## DIRECTIVE
Find the word "materials" in the data. Return every line where it appears.

___ ROWS ___

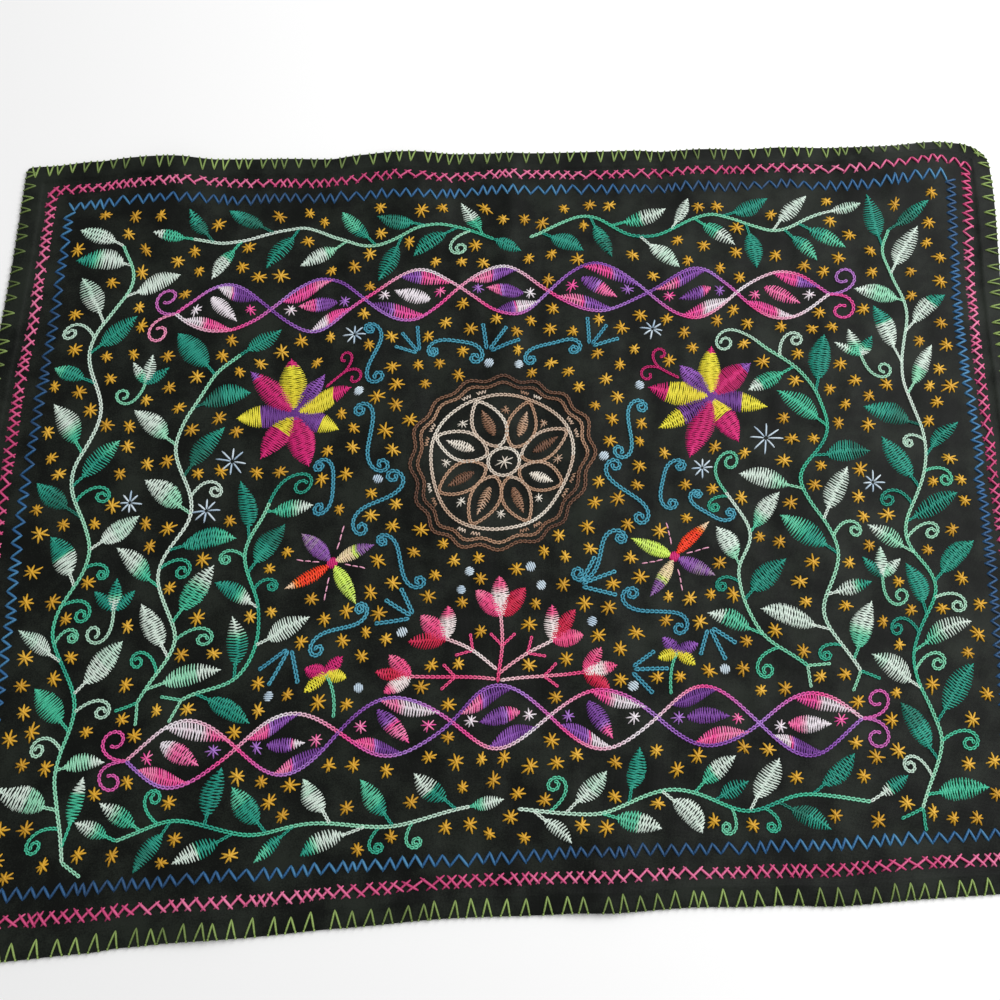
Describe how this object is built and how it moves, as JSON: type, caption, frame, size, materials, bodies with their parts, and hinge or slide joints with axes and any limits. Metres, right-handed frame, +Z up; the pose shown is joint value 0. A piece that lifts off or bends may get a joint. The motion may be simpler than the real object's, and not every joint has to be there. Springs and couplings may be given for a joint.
{
  "type": "otomi embroidered cloth",
  "caption": "Dark rectangular cotton cloth with a turned hem, edge stitches, two stitched border lines and a field of satin, chain and star stitch motifs, lying flat.",
  "frame": {"origin": "on the surface the cloth lies on, under the middle of its outline", "axes": "+X along the long side, left to right in the picture; +Y from the near edge to the far edge; +Z up"},
  "size_m": [0.83, 0.6235, 0.0102],
  "materials": {
    "dark_cotton": "matt near-black plain-weave cotton",
    "lime_thread": "soft cotton embroidery thread with a faint sheen",
    "rose_thread": "soft cotton embroidery thread with a faint sheen",
    "navy_thread": "soft cotton embroidery thread with a faint sheen",
    "orange_thread": "soft cotton embroidery thread with a faint sheen",
    "leaf_thread": "soft cotton embroidery thread with a faint sheen",
    "violet_thread": "soft cotton embroidery thread with a faint sheen",
    "magenta_thread": "soft cotton embroidery thread with a faint sheen",
    "yellow_thread": "soft cotton embroidery thread with a faint sheen",
    "flame_thread": "soft cotton embroidery thread with a faint sheen",
    "sky_thread": "soft cotton embroidery thread with a faint sheen",
    "ice_thread": "soft cotton embroidery thread with a faint sheen",
    "brown_thread": "soft cotton embroidery thread with a faint sheen",
    "crimson_thread": "soft cotton embroidery thread with a faint sheen"
  },
  "bodies": {
    "root": {"cloth": "dark_cotton"}
  },
  "joints": []
}
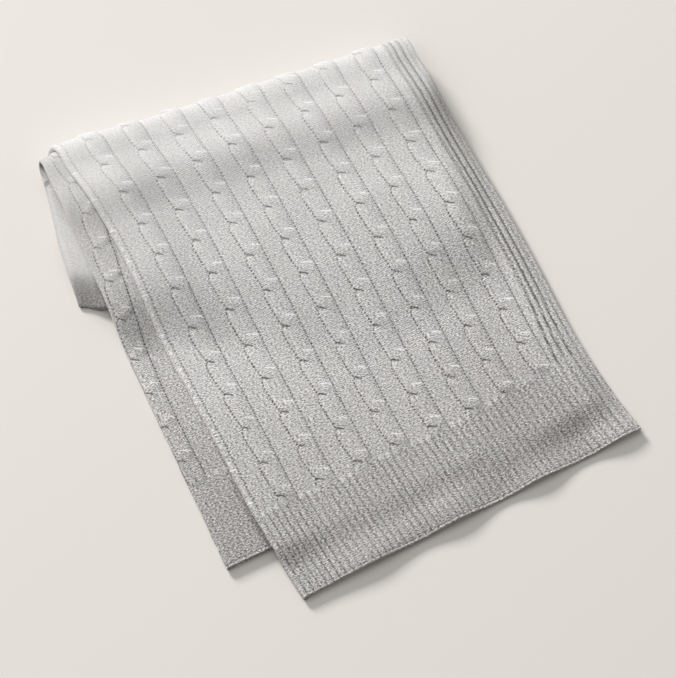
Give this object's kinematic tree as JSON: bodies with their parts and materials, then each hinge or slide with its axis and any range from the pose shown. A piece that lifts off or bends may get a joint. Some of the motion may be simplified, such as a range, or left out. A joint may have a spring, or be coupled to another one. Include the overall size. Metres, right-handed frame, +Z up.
{
  "type": "folded knit throw blanket",
  "caption": "Soft knitted throw with raised cables, ribbed side borders and ribbed hems, folded in layers and lying flat.",
  "frame": {"origin": "centre of the bounding box's bottom face, on the surface the throw lies on", "axes": "+Y along the folded strip from its near hem to its far turned-under end, +Z up, +X across the strip towards the edge with the side ribs"},
  "size_m": [0.476, 0.6024, 0.0516],
  "materials": {
    "throw": "soft matte heathered knit"
  },
  "bodies": {
    "root": {"throw": "throw"}
  },
  "joints": []
}
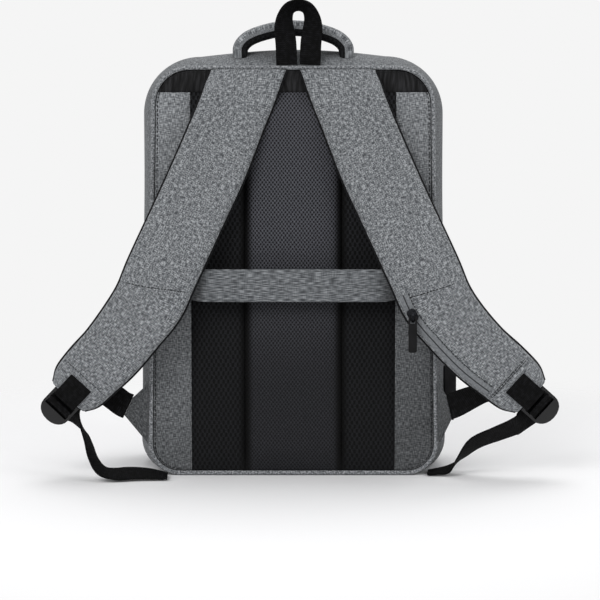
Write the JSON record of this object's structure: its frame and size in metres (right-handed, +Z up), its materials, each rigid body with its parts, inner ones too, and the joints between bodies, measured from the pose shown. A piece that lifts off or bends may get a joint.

___

## WRITTEN RESPONSE
Describe how this object is built and how it moves, as JSON: type, caption, frame, size, materials, bodies with their parts, and hinge or slide joints with axes and any limits. Metres, right-handed frame, +Z up; the pose shown is joint value 0. A piece that lifts off or bends may get a joint. The motion may be simpler than the real object's, and not every joint has to be there. Springs and couplings may be given for a joint.
  "materials": {
Give this object's kinematic tree as JSON: bodies with their parts and materials, then each hinge or slide with its axis and any range from the pose shown. A piece that lifts off or bends may get a joint. Some of the motion may be simplified, such as a range, or left out. A joint may have a spring, or be coupled to another one. Include the overall size. Metres, right-handed frame, +Z up.
  "materials": {
Write the JSON record of this object's structure: its frame and size in metres (right-handed, +Z up), its materials, each rigid body with its parts, inner ones too, and the joints between bodies, measured from the pose shown. A piece that lifts off or bends may get a joint.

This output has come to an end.